Frequently Asked Questions

1. What are the most common flat roof problems after winter?

Common post-winter issues include clogged drains, ponding water, cracked membrane, separated flashing, and leaks around rooftop equipment. Inside the building, these may show up as ceiling stains, damp tile, musty odor, or recurring drips after rain.

2. Why can a flat roof leak appear after the weather improves?

Water can enter during winter, then move slowly through insulation, decking, ceiling cavities, or wall assemblies. A thaw, new rain, or warmer interior conditions can finally make the hidden moisture visible inside the building.

3. Should you replace stained ceiling tile right away?

No. Replacing stained tile before checking moisture can hide an active issue. First, determine whether the roof leak is still active, whether surrounding materials are wet, and whether drying, removal, cleaning, or repair is needed.

4. When is ponding water on a commercial roof serious?
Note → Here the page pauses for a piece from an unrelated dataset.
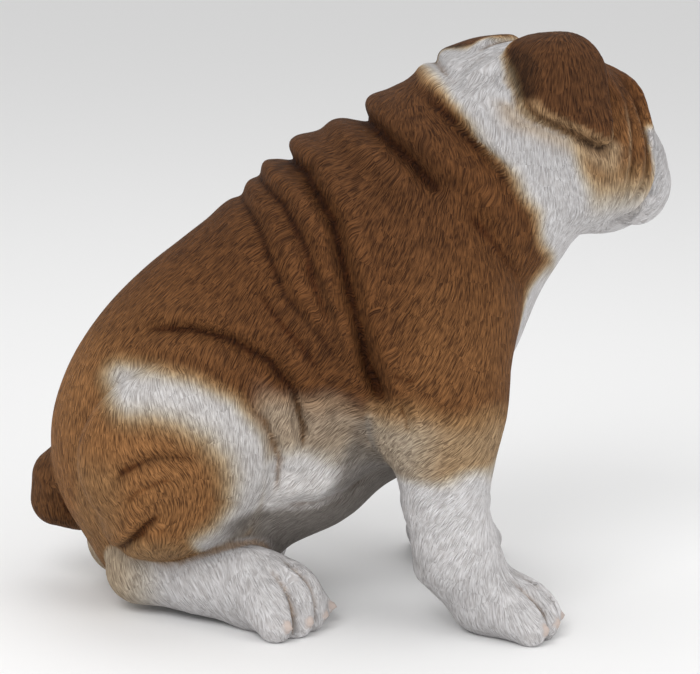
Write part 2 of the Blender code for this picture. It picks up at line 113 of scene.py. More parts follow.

Ponding is more concerning when it repeats in the same areas, appears after most storms, or sits near seams, drains, curbs, or patched areas. It can indicate drainage problems, low spots, compressed insulation, or roof-system fatigue.
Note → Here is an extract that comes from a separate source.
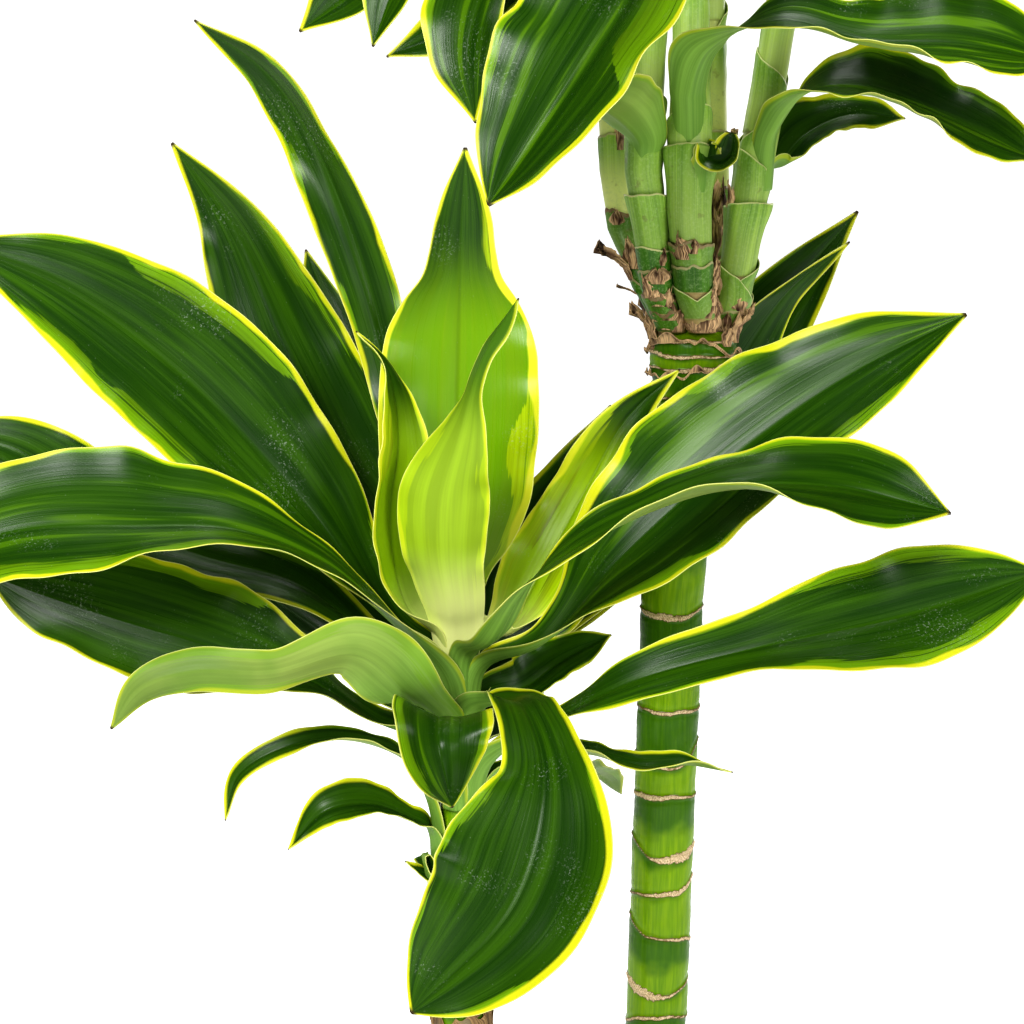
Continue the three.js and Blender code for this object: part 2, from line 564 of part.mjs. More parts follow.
// A torn papery collar round the cane: a thin band whose upper and lower edges are ragged.
function dryCollar([centre, inner, low, high, seed]) {
  const sides = 20;
  const outer = inner + COLLAR_THICKNESS;
  const ragged = (k, salt) => {
    const wave = Math.sin(k * 2.4 + seed + salt) * 0.6 + Math.sin(k * 5.3 + seed * 2 + salt) * 0.4;
    return 0.5 + 0.5 * wave;
  };
  const points = [];
  for (let k = 0; k < sides; k++) {
    const a = (2 * Math.PI * k) / sides;
    const zLow = low + 5 * ragged(k, 0);
    const zHigh = high - 6 * ragged(k, 4);
    const flare = COLLAR_FLARE * ragged(k, 2);
    for (const [r, z] of [[inner, zLow], [outer, zLow], [outer + flare, zHigh], [inner + flare, zHigh]]) {
      points.push([centre[0] + r * Math.cos(a), centre[1] + r * Math.sin(a), z]);
    }
  }
  const triangles = [];
  for (let k = 0; k < sides; k++) {
    const a = 4 * k;
    const b = 4 * ((k + 1) % sides);
    for (let e = 0; e < 4; e++) {
      const f = (e + 1) % 4;
      triangles.push([a + e, b + f, a + f], [a + e, b + e, b + f]);
    }
  }
  return geometryOf(points, triangles);
}

// ---------------------------------------------------------------- pot and soil

function potGeometry() {
  const band = POT_HEIGHT - POT_BAND;
  const wallTop = POT_RIM_RADIUS - POT_BAND_STEP;
  const profile = new THREE.Path();
  profile.moveTo(0, 0);
  profile.lineTo(POT_FOOT_RADIUS - POT_FOOT_ROUND, 0);
  profile.quadraticCurveTo(POT_FOOT_RADIUS, 0, POT_FOOT_WALL, POT_FOOT_ROUND);
  profile.lineTo(wallTop, band - POT_SLOPE);
  profile.lineTo(POT_RIM_RADIUS, band);
  profile.lineTo(POT_RIM_RADIUS, POT_HEIGHT - POT_EDGE);
  profile.lineTo(POT_RIM_RADIUS - POT_EDGE, POT_HEIGHT);
  profile.lineTo(wallTop - POT_WALL, POT_HEIGHT);
  profile.lineTo(wallTop - POT_WALL, band - POT_SLOPE);
  profile.lineTo(POT_FOOT_WALL - POT_WALL, POT_FLOOR);
  profile.lineTo(0, POT_FLOOR);
  const body = new THREE.LatheGeometry(profile.getPoints(2), POT_SIDES);
  body.rotateX(Math.PI / 2);
  return fromSolid(solid(body));
}

// radius of the pot's inside at height z
function potInside(z) {
  const band = POT_HEIGHT - POT_BAND - POT_SLOPE;
  const low = POT_FOOT_WALL - POT_WALL;
  const high = POT_RIM_RADIUS - POT_BAND_STEP - POT_WALL;
  return lerp(low, high, (z - POT_FLOOR) / (band - POT_FLOOR));
}

function soilGeometry() {
  const sides = POT_SIDES;
  const bottom = POT_FLOOR + SEAT_GAP;
  const wallLevel = POT_HEIGHT - POT_BAND - POT_SLOPE;
  const inside = (z) => potInside(z) - SOIL_GAP;
  const rings = [];
  const ring = (r, z, crumb) => rings.push(Array.from({ length: sides }, (_, k) => {
    const a = (2 * Math.PI * k) / sides;
    const lift = crumb * (Math.sin(3 * a + r * 0.7) + Math.sin(7 * a - r * 0.4)) / 2;
    return [r * Math.cos(a), r * Math.sin(a), z + lift];
  }));
  ring(inside(bottom), bottom, 0);
  ring(inside(wallLevel), wallLevel, 0);
  ring(inside(wallLevel), SOIL_LEVEL - 1, 0);
  for (const share of [0.86, 0.66, 0.44, 0.22]) {
    ring(share * potInside(wallLevel), SOIL_LEVEL + SOIL_MOUND * (1 - share), SOIL_CRUMB);
  }
  const points = rings.flat();
  const triangles = [];
  for (let i = 0; i + 1 < rings.length; i++) {
    for (let k = 0; k < sides; k++) {
      const a = i * sides + k;
      const b = i * sides + ((k + 1) % sides);
      triangles.push([a, b, b + sides], [a, b + sides, a + sides]);
    }
  }
  const under = points.push([0, 0, bottom]) - 1;
  const over = points.push([0, 0, SOIL_LEVEL + SOIL_MOUND]) - 1;
  const last = (rings.length - 1) * sides;
  for (let k = 0; k < sides; k++) {
    triangles.push([under, (k + 1) % sides, k], [over, last + k, last + ((k + 1) % sides)]);
  }
  let soil = solid(geometryOf(points, triangles));
  const holes = [
    [SHORT_CANE.x + SHORT_CANE.lean, SHORT_CANE.y, SHORT_CANE.radius],
    [TALL_CANE.axis[0][1], TALL_CANE.axis[0][2], TALL_CANE.radius],
  ];
  for (const [x, y, r] of holes) {
    const hole = new THREE.CylinderGeometry(r + CANE_GAP, r + CANE_GAP, 2 * POT_HEIGHT, 24);
    hole.rotateX(Math.PI / 2);
    hole.translate(x, y, CANE_FOOT - SEAT_GAP + POT_HEIGHT);
    soil = soil.subtract(solid(hole));
  }
  return fromSolid(soil);
}

// ---------------------------------------------------------------- the plant

const MATERIALS = {
  pot: { color: 0x3b3d3f, roughness: 0.6 },
  soil: { color: 0x2c2119, roughness: 1 },
  cane: { color: 0x5f8f2a, roughness: 0.4 },
  dry: { color: 0xa98058, roughness: 0.9 },
  shoot: { color: 0x6a9636, roughness: 0.45 },
  leaf: { color: 0x1f5a1c, roughness: 0.32 },
  young: { color: 0x7fb02a, roughness: 0.32 },
};

const plant = new THREE.Group();

function place(name, geometry, look) {
  const mesh = new THREE.Mesh(geometry, new THREE.MeshStandardMaterial({
    ...MATERIALS[look], metalness: 0, flatShading: true,
  }));
  mesh.name = name;
  plant.add(mesh);
}

place('pot', potGeometry(), 'pot');
place('soil', soilGeometry(), 'soil');
place('short_cane', shortCane(), 'cane');
place('tall_cane', tallCane(), 'cane');
for (const [name, spec] of Object.entries(COLLARS)) place(name, dryCollar(spec), 'dry');
for (const [name, spec] of Object.entries(SHOOTS)) place(name, shoot(spec), 'shoot');
for (const [name, spec] of Object.entries(ROSETTE)) {
  place(name, rosetteLeaf(spec), /young|centre/.test(name) ? 'young' : 'leaf');
}
for (const [name, spec] of Object.entries(ROSETTE_BACK)) place(name, backLeaf(spec), 'leaf');

export default plant;
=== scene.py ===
# %% [markdown]
# # A potted corn plant
# Two bare canes stand in one pot. The short one carries a rosette of long striped leaves, and the tall one
# carries five shoots wrapped in sheaths, each with its own head of leaves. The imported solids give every
# size and place. This script dresses them: each leaf, shoot and cane gets a finer mesh on the same lines,
# and each finish is built from shader nodes.

# %% Load the fixed frame
import math
from collections import namedtuple
from types import SimpleNamespace

import bpy
import numpy as np
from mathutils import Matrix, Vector


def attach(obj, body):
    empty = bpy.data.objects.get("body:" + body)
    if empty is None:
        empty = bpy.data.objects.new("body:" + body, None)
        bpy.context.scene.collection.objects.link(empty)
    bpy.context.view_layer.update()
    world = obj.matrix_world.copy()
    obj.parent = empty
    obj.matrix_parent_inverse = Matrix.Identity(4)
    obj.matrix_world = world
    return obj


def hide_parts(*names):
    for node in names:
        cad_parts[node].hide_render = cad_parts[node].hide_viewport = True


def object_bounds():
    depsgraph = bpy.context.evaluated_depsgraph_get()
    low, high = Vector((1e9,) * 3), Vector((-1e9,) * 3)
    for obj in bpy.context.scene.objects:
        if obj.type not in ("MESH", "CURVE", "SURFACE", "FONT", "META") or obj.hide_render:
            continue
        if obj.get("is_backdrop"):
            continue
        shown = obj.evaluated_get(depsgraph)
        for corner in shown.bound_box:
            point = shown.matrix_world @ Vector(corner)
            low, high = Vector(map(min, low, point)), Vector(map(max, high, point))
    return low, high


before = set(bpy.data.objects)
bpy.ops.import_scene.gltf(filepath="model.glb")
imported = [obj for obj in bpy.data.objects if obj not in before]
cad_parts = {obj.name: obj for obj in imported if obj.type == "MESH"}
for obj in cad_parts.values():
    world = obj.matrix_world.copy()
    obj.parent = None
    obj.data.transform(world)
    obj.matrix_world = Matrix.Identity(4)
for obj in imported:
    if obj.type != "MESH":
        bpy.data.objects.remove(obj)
cad_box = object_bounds()
MM = 0.001  # the tables below are in millimetres, Blender works in metres
print("the frame holds", len(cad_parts), "nodes")
print("its box, in metres:", [tuple(round(c, 3) for c in corner) for corner in cad_box])

# %% [markdown]
# ## Wiring shader nodes
# A procedural finish is a small network of nodes. Setting each node up by hand takes many lines, so a helper
# puts a node in, feeds its sockets with numbers or with other nodes' outputs, and gives back its output.
# An effect that several finishes share becomes a node group with named sockets, built once. A socket whose
# name ends in *colour* or *position* carries that, and any other carries a number.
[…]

5. Can a roof leak cause mold in commercial spaces?

Yes, moisture from roof leaks can support mold growth when materials stay wet. Ceiling tile, drywall, insulation, carpet backing, and hidden cavities are common concern areas after delayed drying or repeated leaks.

6. What should property managers do first after finding an active ceiling leak?

  1. Protect people and limit access to the wet area.
  2. Keep occupants away from water near lights, outlets, equipment, or sagging materials.
  3. Then document the damage and bring in qualified help to evaluate the roof and interior moisture.

7. Is roof repair enough if water entered the building?

Not always. Roof repair can stop new water entry, but it does not automatically dry wet ceiling systems, insulation, wall cavities, flooring, or contents. Interior mitigation may still be needed to reduce secondary damage.

8. How can you tell whether a leak affected more than the ceiling?

Look for musty odor, soft drywall, damp carpet, swollen baseboards, recurring stains, humidity, or water trails away from the visible drip. Moisture can move along beams, pipes, insulation, and ceiling grids before it appears.

9. Are commercial flat roof leaks more disruptive than residential leaks?

They can be. A leak may affect tenants, employees, customers, inventory, lease obligations, access routes, and business continuity. Fast documentation and safety-led decisions help reduce confusion while repairs and cleanup are planned.

10. When does a roof leak become a contaminated cleanup issue?

Contamination may be a concern when water mixes with sewage, drain backups, floodwater, debris, chemicals, or unknown materials in building cavities. Avoid direct contact and consult qualified professionals before cleanup begins.

11. What should you avoid after winter roof water damage?

Avoid painting over stains, replacing materials before drying is verified, sending staff into unsafe wet areas, or assuming the leak is over because the rain has stopped. Also, avoid disturbing suspected mold or contaminated materials without proper guidance.

12. When should reconstruction be considered after mitigation?

Reconstruction may be needed when drying or removing leaves from ceilings, drywall, flooring, trim, or other unfinished interior areas. It becomes part of recovery when the space needs repair work before it can return to normal use.